TO BE DONE: Go through the data below and gather each line containing "axes".

DATASET EXTRACT:
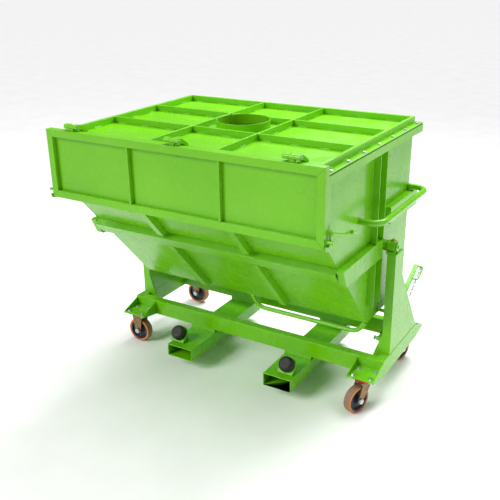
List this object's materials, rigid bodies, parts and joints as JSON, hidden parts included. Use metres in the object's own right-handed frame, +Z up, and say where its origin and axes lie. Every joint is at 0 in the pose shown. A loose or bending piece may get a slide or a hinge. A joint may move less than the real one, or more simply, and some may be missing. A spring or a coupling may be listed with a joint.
{
  "type": "tipping waste container",
  "caption": "Self-tipping waste container on castors: sloped tub on end pivots, bolted lid with filling collar, top-hinged front discharge flap and forklift pockets.",
  "frame": {"origin": "middle of the whole footprint, on the floor", "axes": "+X towards the push handle, -Y towards the discharge flap, +Z up"},
  "size_m": [1.783, 1.3798, 1.585],
  "materials": {
    "green_paint": "gloss",
    "black_rubber": "matte",
    "zinc_fasteners": "bright zinc",
    "yellow_zinc": "yellow zinc",
    "red_plastic": "satin",
    "polyurethane": "satin",
    "wheel_centre": "cast",
    "nipple_cap": "satin"
  },
  "bodies": {
    "base": {"base_frame": "green_paint", "fork_pocket_left": "green_paint", "fork_pocket_right": "green_paint", "spacer_pads": "green_paint", "buffer_brackets": "green_paint", "rubber_buffers": "black_rubber", "castor_brackets": "green_paint", "castor_bolts": "zinc_fasteners", "fixed_forks": "yellow_zinc", "fixed_axles": "zinc_fasteners", "swivel_top_plates": "yellow_zinc", "stanchion_left": "green_paint", "stanchion_right": "green_paint", "pivot_bearings": "green_paint", "grease_nipples": "nipple_cap", "lever_pivot": "green_paint"},
    "tub": {"pivot_shafts": "green_paint", "end_wall_left": "green_paint", "end_wall_right": "green_paint", "slope_plate": "green_paint", "floor_plate": "green_paint", "rear_wall": "green_paint", "rim_frame": "green_paint", "sill_tube": "green_paint", "belts": "green_paint", "end_posts": "green_paint", "corner_posts": "green_paint", "slope_ribs": "green_paint", "push_handle": "green_paint", "tipping_bar": "green_paint", "lid_sheet": "green_paint", "lid_frame": "green_paint", "filling_collar": "green_paint", "lid_seal": "black_rubber", "lid_bolts": "zinc_fasteners", "hinge_brackets": "green_paint", "hinge_pins": "zinc_fasteners", "tub_pins": "green_paint"},
    "flap": {"flap_frame": "green_paint", "flap_panels": "green_paint", "hinge_straps": "green_paint", "keeper_pins": "green_paint"},
    "latch_left": {"latch_left": "green_paint"},
    "latch_right": {"latch_right": "green_paint"},
    "lock_lever": {"lock_lever": "green_paint", "lever_chain": "zinc_fasteners"},
    "wheel_front_left": {"tread_front_left": "polyurethane", "hub_front_left": "wheel_centre"},
    "wheel_rear_left": {"tread_rear_left": "polyurethane", "hub_rear_left": "wheel_centre"},
    "swivel_front_right": {"swivel_fork_front_right": "yellow_zinc", "dust_ring_front_right": "red_plastic", "axle_front_right": "zinc_fasteners"},
    "swivel_rear_right": {"swivel_fork_rear_right": "yellow_zinc", "dust_ring_rear_right": "red_plastic", "axle_rear_right": "zinc_fasteners"},
    "wheel_front_right": {"tread_front_right": "polyurethane", "hub_front_right": "wheel_centre"},
    "wheel_rear_right": {"tread_rear_right": "polyurethane", "hub_rear_right": "wheel_centre"}
  },
  "joints": [
    {"name": "tub_tilt", "type": "hinge", "parent": "base", "child": "tub", "pos_m": [-0.0095, 0.1361, 0.919], "axis": [1, 0, 0], "range_deg": [0, 78]},
    {"name": "flap_swing", "type": "hinge", "parent": "tub", "child": "flap", "pos_m": [-0.0095, -0.6639, 1.573], "axis": [-1, 0, 0], "range_deg": [0, 100]},
    {"name": "latch_left_turn", "type": "hinge", "parent": "tub", "child": "latch_left", "pos_m": [-0.8395, -0.6199, 1.19], "axis": [-1, 0, 0], "range_deg": [0, 18]},
    {"name": "latch_right_turn", "type": "hinge", "parent": "tub", "child": "latch_right", "pos_m": [0.8205, -0.6199, 1.19], "axis": [-1, 0, 0], "range_deg": [0, 18]},
    {"name": "lock_lever_turn", "type": "hinge", "parent": "base", "child": "lock_lever", "pos_m": [0.8015, 0.1201, 0.351], "axis": [1, 0, 0], "range_deg": [0, 10]},
    {"name": "wheel_front_left_roll", "type": "hinge", "parent": "base", "child": "wheel_front_left", "pos_m": [-0.81, -0.0699, 0.08], "axis": [0, 1, 0], "continuous": true},
    {"name": "wheel_rear_left_roll", "type": "hinge", "parent": "base", "child": "wheel_rear_left", "pos_m": [-0.81, 0.6011, 0.08], "axis": [0, 1, 0], "continuous": true},
    {"name": "swivel_front_right_turn", "type": "hinge", "parent": "base", "child": "swivel_front_right", "pos_m": [0.791, -0.0699, 0.18], "axis": [0, 0, 1], "continuous": true},
    {"name": "swivel_rear_right_turn", "type": "hinge", "parent": "base", "child": "swivel_rear_right", "pos_m": [0.791, 0.6011, 0.18], "axis": [0, 0, 1], "continuous": true},
    {"name": "wheel_front_right_roll", "type": "hinge", "parent": "swivel_front_right", "child": "wheel_front_right", "pos_m": [0.77147, -0.12663, 0.08], "axis": [0.9455, -0.3256, 0], "continuous": true},
    {"name": "wheel_rear_right_roll", "type": "hinge", "parent": "swivel_rear_right", "child": "wheel_rear_right", "pos_m": [0.77147, 0.54437, 0.08], "axis": [0.9455, -0.3256, 0], "continuous": true}
  ]
}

ANSWER TO THE TASK:
List this object's materials, rigid bodies, parts and joints as JSON, hidden parts included. Use metres in the object's own right-handed frame, +Z up, and say where its origin and axes lie. Every joint is at 0 in the pose shown. A loose or bending piece may get a slide or a hinge. A joint may move less than the real one, or more simply, and some may be missing. A spring or a coupling may be listed with a joint.
  "frame": {"origin": "middle of the whole footprint, on the floor", "axes": "+X towards the push handle, -Y towards the discharge flap, +Z up"},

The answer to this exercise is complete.